One of the main culprits is the huge of waste of agricultural produce being used to feed farm animals. In particular the beef and dairy industry which is rated as the most inefficient and destructive industry on the planet. The products produced are of no particular nutritional benefit to the nation, some of them may actually be placing a burden on our health system.
The cattle industry uses approx. 10x as much land as vegetables would to produce as much food and wastes huge amounts of water.
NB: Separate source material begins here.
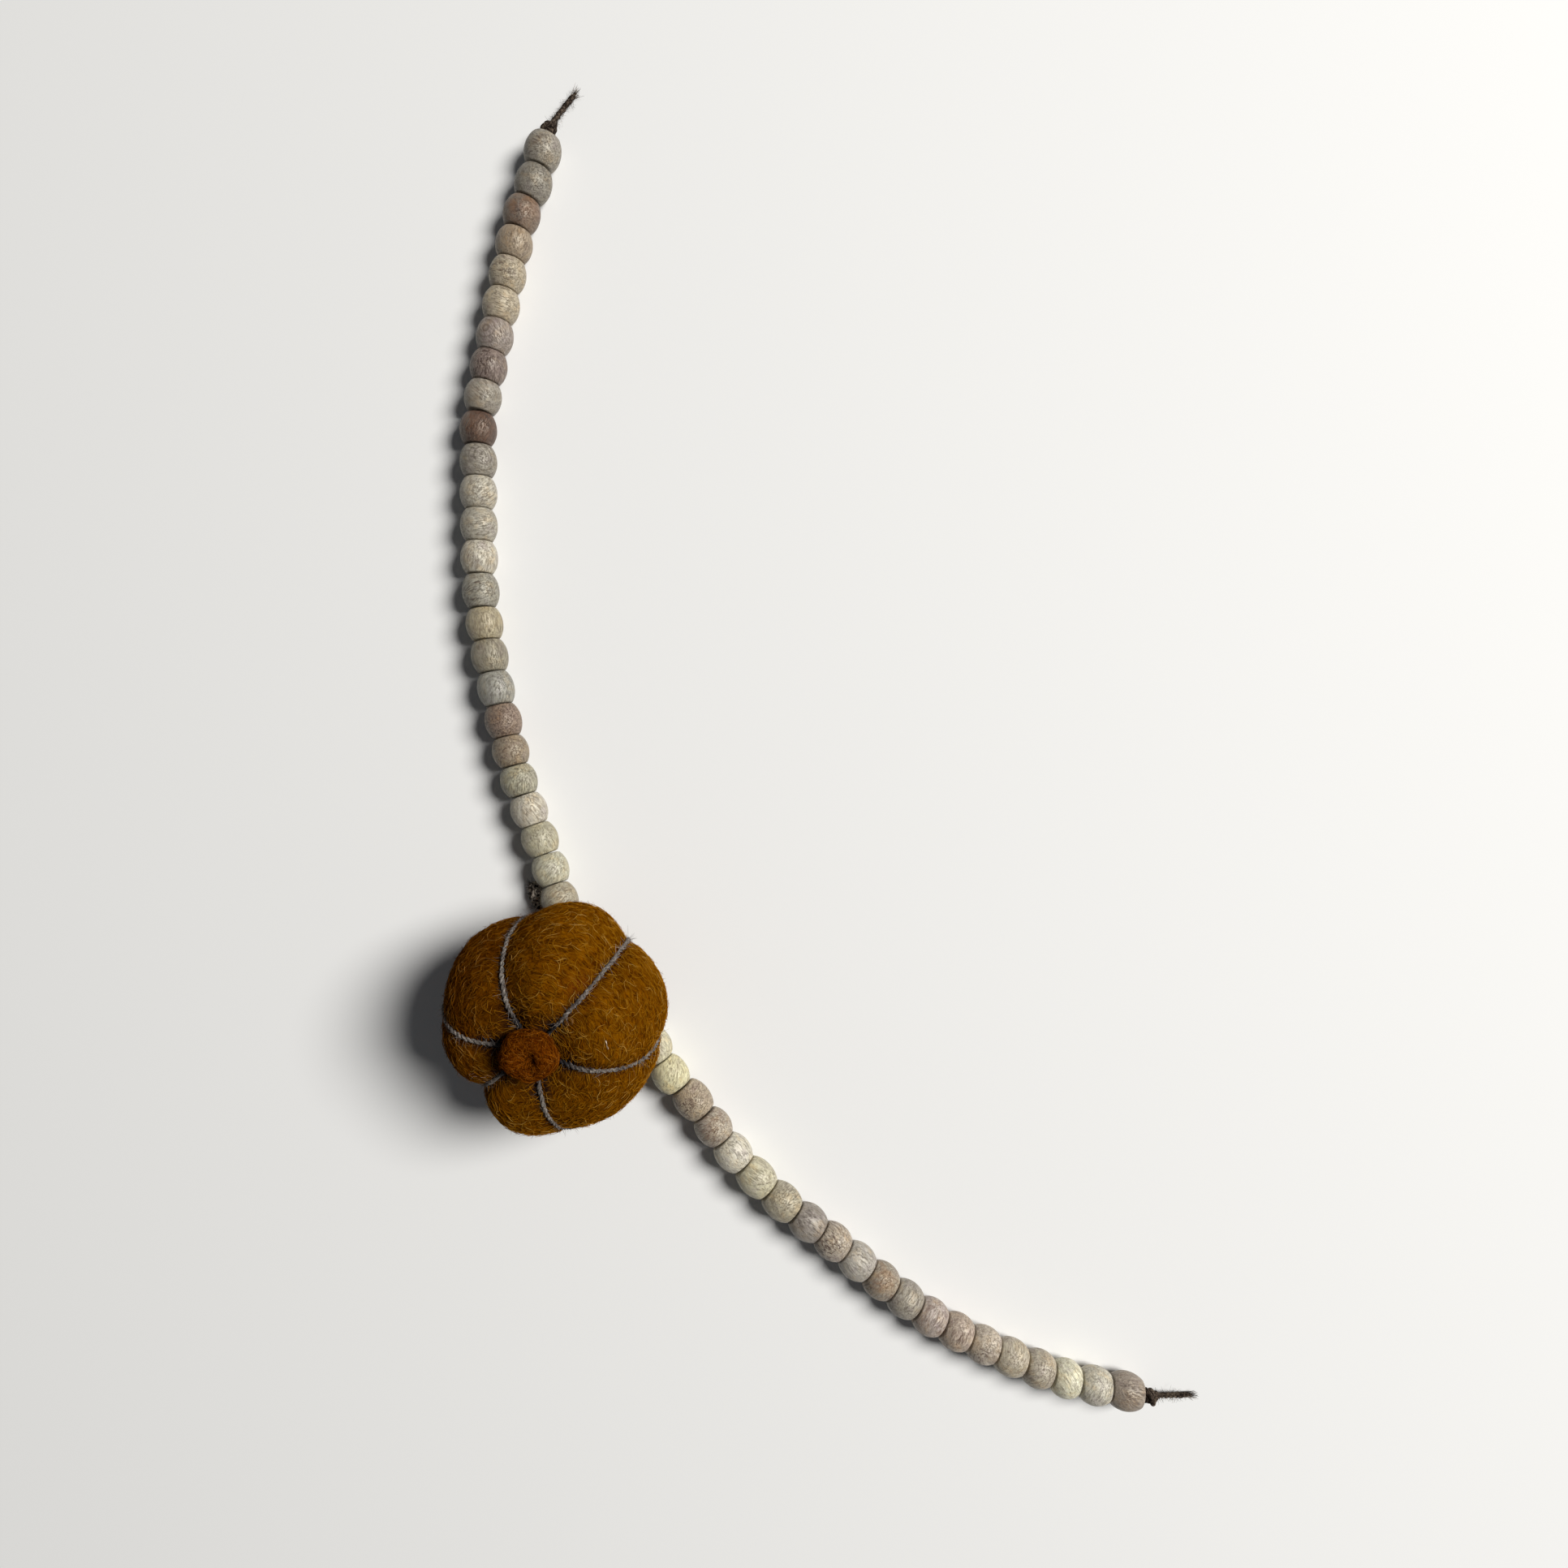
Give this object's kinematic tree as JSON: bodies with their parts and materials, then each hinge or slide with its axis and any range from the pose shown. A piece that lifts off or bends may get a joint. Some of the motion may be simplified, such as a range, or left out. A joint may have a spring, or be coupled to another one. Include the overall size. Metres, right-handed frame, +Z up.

If we want to resolve our problems, set better standards for animal care, feed our people, improve our environment, make room for more natural vegetation, have healthier people, clean up our water supplies, cease the excessive use of antibiotics in farm stock we need to go organic. We need to grow products which can be directly fed to our population such as beans, peas, other pulses, and a wide range of vegetables. If we only import such products as soya for direct human consumption such volumes will be relatively low compared with the volumes and destruction associated with feeding livestock.
Yes; more people will be needed to work on the land but probably in proportion to useful output of nutritional crops.
The man on his allotment produces considerably more nutritional value per given area than today’s farming practices without the need for polluting chemicals or animal manure to do so.
The whole is a complex matter which cannot be explained or dealt within a simple email.
I should add that there are many other people, including farmers, of similar view to mine.
Hollacombe Farm, Crediton, Devon.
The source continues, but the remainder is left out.